I think it’s fair to say that I had absolutely no idea what I was doing. I learned quickly, though. I started doing a little free-lance radio reporting; I wrote a couple of newspaper articles; I watched and tried to emulate the other journalists. Half of them were as inexperienced as I was—for the most part, our credentials simply stemmed from the fact that we were there—but we all had one thing in common: We were absolutely mesmerized by what was going on around us. None of the journalists whom I knew wanted to leave the war, ever; none of them felt that it was anything less than the most important event in their lives.

I still don’t fully understand why that may be. What is this fascination that roots fire fighters in their tracks while three-hundred-foot flames twist out of a stand of spruce?

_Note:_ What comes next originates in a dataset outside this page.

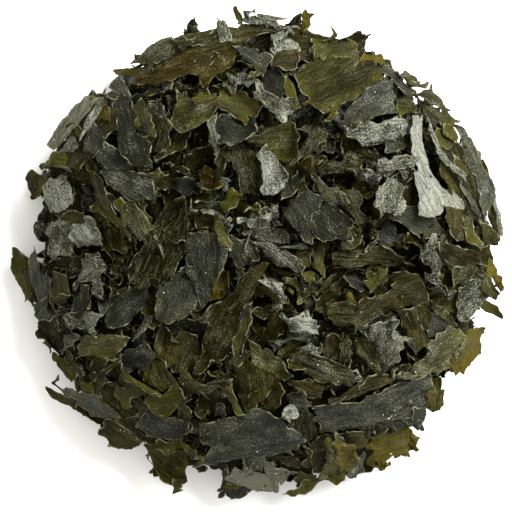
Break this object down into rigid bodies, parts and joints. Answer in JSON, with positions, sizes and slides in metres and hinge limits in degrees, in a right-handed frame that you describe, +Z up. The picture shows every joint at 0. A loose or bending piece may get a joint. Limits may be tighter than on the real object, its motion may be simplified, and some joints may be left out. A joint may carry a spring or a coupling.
{
  "type": "heap of dried salted kombu",
  "caption": "Round heap of dried, salted kombu flakes: torn, curled chips and straps of kelp piled into a low mound with a flat underside.",
  "frame": {"origin": "centre of the bounding box's underside, on the surface that the heap lies on", "axes": "+Z up; +Y is the top edge of the heap as seen from above, +X its right edge"},
  "size_m": [0.1, 0.0952, 0.0286],
  "materials": {
    "dried_kelp": "dark olive-brown dried kelp, leathery, half matt",
    "olive_kelp": "smooth olive-brown flakes with thin pale rims",
    "slate_kelp": "grey slate flakes with a fine white bloom",
    "salted_kelp": "pale grey-green flakes crusted with salt",
    "amber_kelp": "thin amber and yellow-green fronds, slightly translucent",
    "sea_salt": "fine off-white salt grains"
  },
  "bodies": {
    "root": {"kombu_heap": "dried_kelp"}
  },
  "joints": []
}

Why do journalists—I’ve done this myself—crawl up to front lines even though there’s almost no information of any journalistic value there? It’s tempting to draw some dreadful conclusion about the inherent voyeurism of humans, but I think that would be missing the point. People are drawn to those situations out of an utterly amoral sense of awe that has nothing to do with their understanding of the larger tragedy. Awe is one of those human traits, like love or hate or fear, that overpower almost everything else we believe in, at least for a little while. Some people experience awe when they are in the presence of what they understand to be God; others experience it during a hurricane or a rocket attack. In a narrow sense, these situations are all the same: They completely override the concerns of our puny human lives.